Par une particularité qui lui est propre, la canne à sucre excite au plus haut degré ces tendances expansives, en ce qu’elle a besoin, pour prévenir la fermentation du jus de canne, toujours imminente après la coupe et qui en perdrait la valeur en sucre, d’un énergique et simultané déploiement de forces. Pour se les assurer, on ne craint pas d’engager pour une année entière les bras nécessaires après la coupe, quoiqu’ils soient en d’autres saisons moins indispensables. Le produit, obtenu à meilleur prix ou de meilleure qualité, semble absoudre un système profitable aux consommateurs mêmes.
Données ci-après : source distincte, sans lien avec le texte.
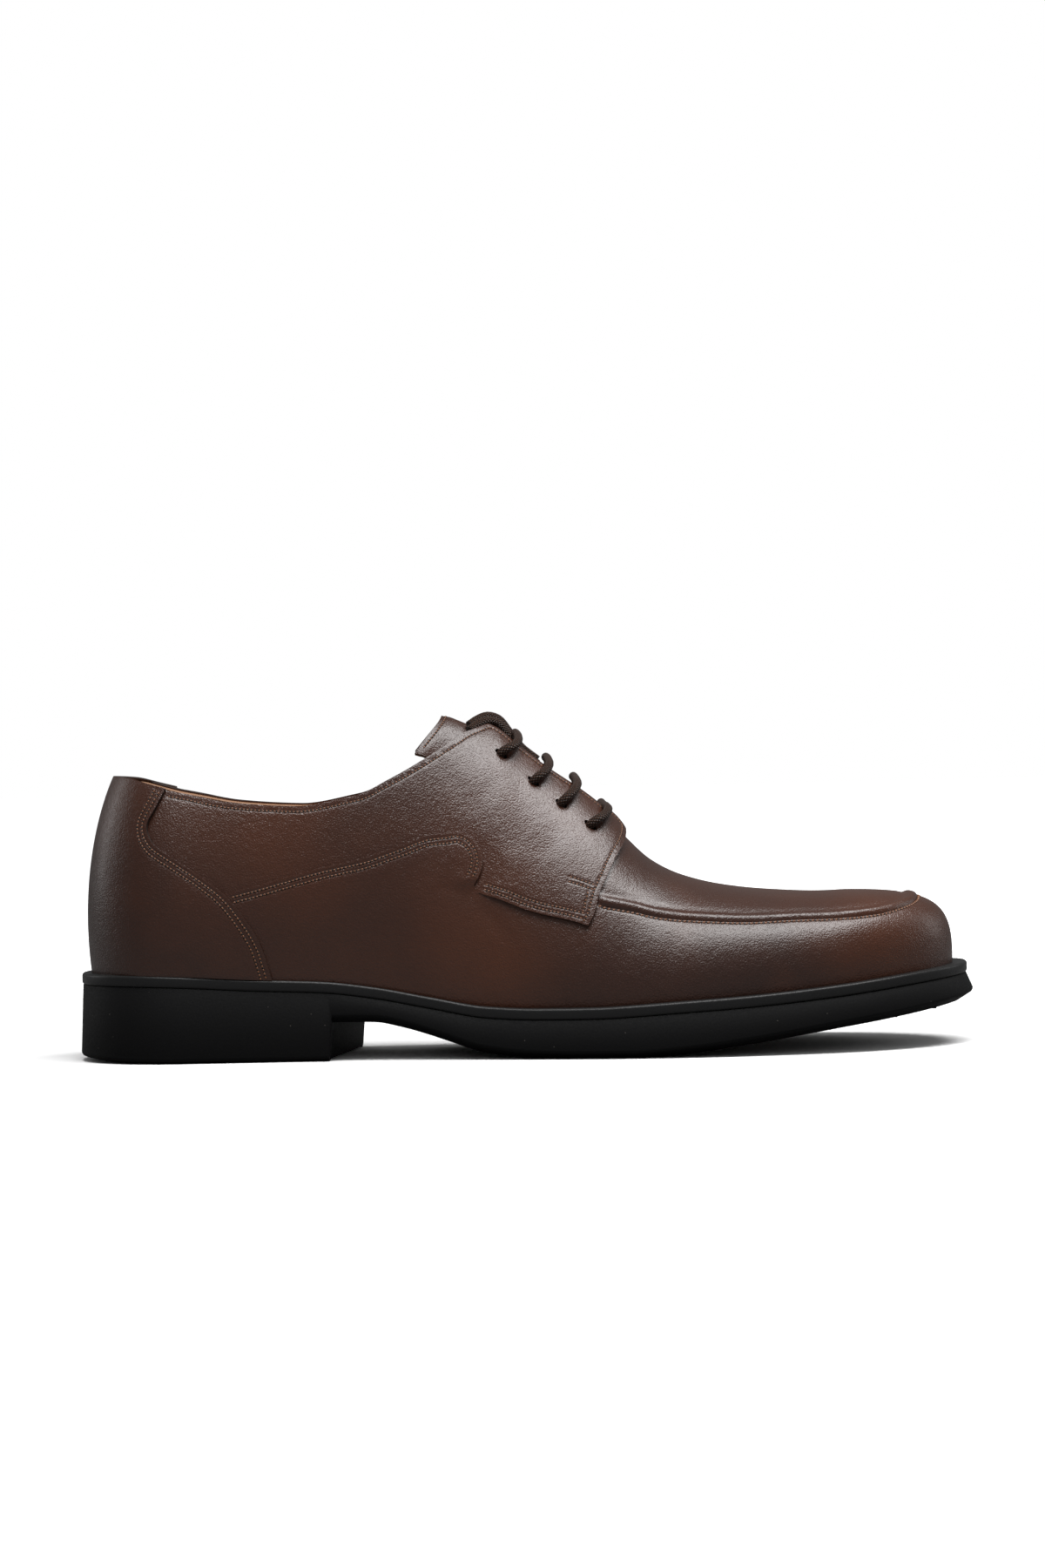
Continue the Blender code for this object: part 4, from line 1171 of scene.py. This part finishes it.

Dans cette centralisation de plus en plus grossissante, tout s’explique aisément, sauf un seul point : comment le code civil, si funeste en France à la conservation des héritages, au dire de tous les publicistes, peut-il les protéger à La Réunion, même les agglomérer ? Comment se trouvent démenties les prévisions de la science et les leçons de l’expérience métropolitaine ? La clé de l’énigme se trouve dans l’article 817, qui autorise la licitation devant les tribunaux, quand les immeubles ne peuvent pas se partager commodément. C’est toujours, paraît-il, le cas à La Réunion par l’effet de l’alliance établie entre la culture et la fabrication. Un vaste établissement à la fois agricole et industriel serait déprécié par le morcellement : l’usine séparée des terres qui l’alimentent manquerait, pense-t-on, de stabilité. Aussi les experts concluent-ils uniformément à l’impossibilité du partage, et les tribunaux consacrent leur opinion. L’habitation subsiste donc intacte aux mains d’un nouvel acquéreur ; seulement la déchéance sociale et l’expatriation menacent les propriétaires qui reçoivent en argent le prix de leur patrimoine. Quelquefois, et c’est la meilleure chance, les enfans ne se partagent que les droits de propriété avec les revenus correspondans : des liens de cœur et d’intérêt les rattachent encore au pays ; mais à chaque nouvelle génération ces liens s’affaibliront par la subdivision même des parts héréditaires ; bientôt les propriétaires ne seront plus des habitans, ils seront des actionnaires. Des familles anciennes et considérées, jadis la force et l’honneur de la colonie, s’éloigneront pour toujours des habitations, laissant la place à des géreurs, âpres au gain et au commandement, qui gouvernent d’immenses domaines et des multitudes de prolétaires sans autre boussole que le plus grand bénéfice net à obtenir. La société coloniale ne sera plus qu’un atelier.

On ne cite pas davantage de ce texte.